There’s a broad range of smartphone enabled business opportunities that SMEs can tap into; from relatively simple SMS services to send out reminders, through to deals and loyalty schemes to entice customers, all the way through to building your own iPhone and Android app to promote your business and engage your customers. What can they do? How do they work? How do you get started? Let’s take a closer look at each.
Text messaging/SMS isn’t new. Nor is it reserved for just smartphone owners; any mobile - smart or otherwise - can send and receive them but, it’s still a great mobile service that can create real business benefit. You’ve probably experienced a text from your dentist reminding you of an appointment or check-up, or your car dealer suggesting it’s time for your car to be serviced or have its MOT. Have you thought how this could be applied to your business? Restaurants sending reservation reminders, accountants or financial advisors sending tax reminders, or window cleaners reminding their customers to leave a cheque. Platforms such as Global Messaging or Text Local take some of the manual burden out of sending the messages by automating the process and are straightforward to set up.
Another way forward is to place your special offers with a deals service, such as Groupon or Wowcher. Thousands of consumers have downloaded the mobile apps for these services and those who sign up are sent a regular selection of products and services tailored to their interests and location. It’s a symbiotic relationship that works well for both sides: the customer can sign up and choose the offers they wish to receive, and from a business point of view is great for brand awareness. Yes, you’ll have to give away free services or cut-price products, but you’ll be potentially grabbing a completely new audience.
Loyalty schemes are also benefiting from the enhancements of mobile technology; rather than a customer having to carry a set of easily lost cards, a smartphone can act as a container for them all. The newer trends are concentrating on digital loyalty schemes that are easy to see for the customer, and easy to manage for the business.
Simple examples of loyalty apps include Click! and Loyalzoo, and each works in a broadly similar way. For example, rather than carrying a dog-eared coffee-shop paper card which fills with ink stamps, a digital version on a smartphone can be updated by the vendor quickly and easily. There is no reason why most small companies cannot apply this to their own business structure in some way, and LoyalZoo states that raising customer retention by 5% can boost profits by up to 75% - so the appeal is obvious.
Perhaps an even more engaging approach of taking your business mobile is to build your own app. While it might sound stretching, building an app is now really simple – with services such as Appsme you don’t have to write a single line of code and it only takes 20 minutes. An app can include your deals and digital loyalty card, plus perhaps your price list or menu and a gallery of photos showing off your products or your most recent projects.
Perhaps of most value are the impressive messaging capabilities that having your own app can deliver. Push notifications and geo-messages – both enabled within an app - allow you to communicate with your customers in a new and compelling way.

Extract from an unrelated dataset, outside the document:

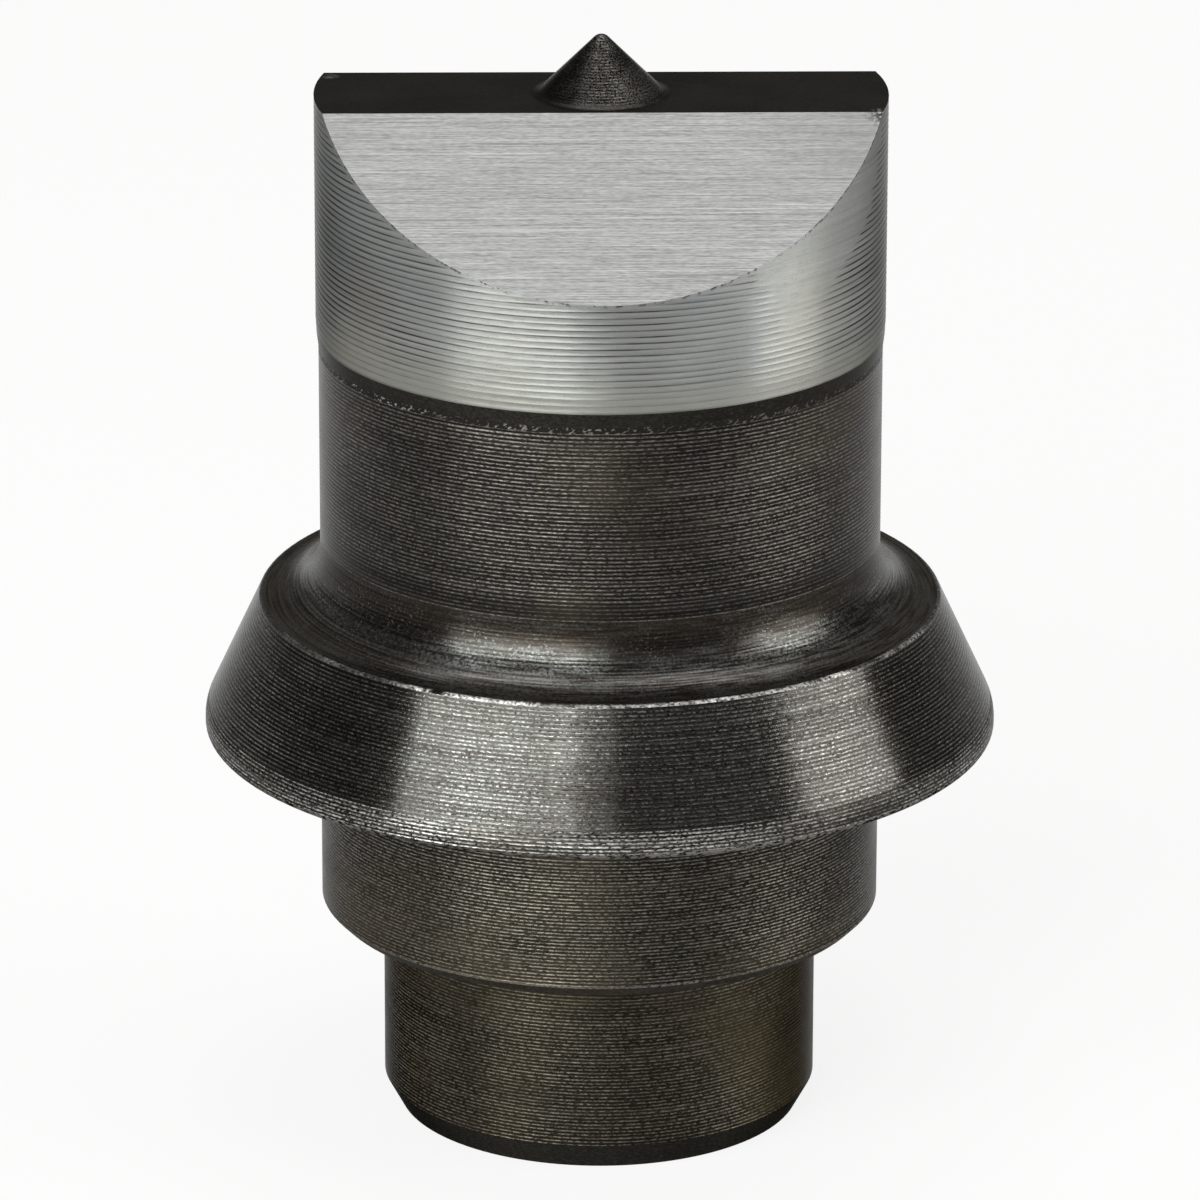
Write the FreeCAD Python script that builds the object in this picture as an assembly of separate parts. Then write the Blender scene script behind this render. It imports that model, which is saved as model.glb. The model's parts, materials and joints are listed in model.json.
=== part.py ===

Take push notifications: you’re a small restaurant and you have no bookings for a Tuesday night. It looks like the evening will be a disappointment. So, you act quickly and come up with a deal on-the-fly; free bottle of wine with a meal for two between 7.30pm and 9.30pm. Free starter. Free naan bread and rice with your curry. A 10% discount. The offer is up to you, but your timing is good as you create the deal and send it out between 6.30pm and 7pm via a push notification in your app, giving just enough time for plans to be formulated or changed by eager diners.
It might not work. You might pack the place out.
Geo-messages work in a similar way, but instead of you pushing out a message to all of your customers with your app, you can set up specific areas, or zones, where messages of your choice will automatically pop-up on your customers’ phones when that pass by. For example, a restaurant could send out a message aimed at commuters as they arrive home at the local station offering a special offer on early dining, or a message targeting a local theatre offing pre-or post-theatre dining deal. It may all sounds futuristic - but it is here now and easier to set up than one might believe.
Where smartphones will take the user next is difficult to predict. Things like iBeacons, that enable retailers to send different content to your phone as you browse around a store, are showing promise but it’s still early days. There’s also talk of drones potentially delivering goods directly to where you are based on the location of your phone, but again this is a while away in reality. What’s certain is that many businesses are already taking advantage of mobile services that are here today, building clever, interactive apps to boost customers and grow revenue – and if you are a small business, you should be joining them.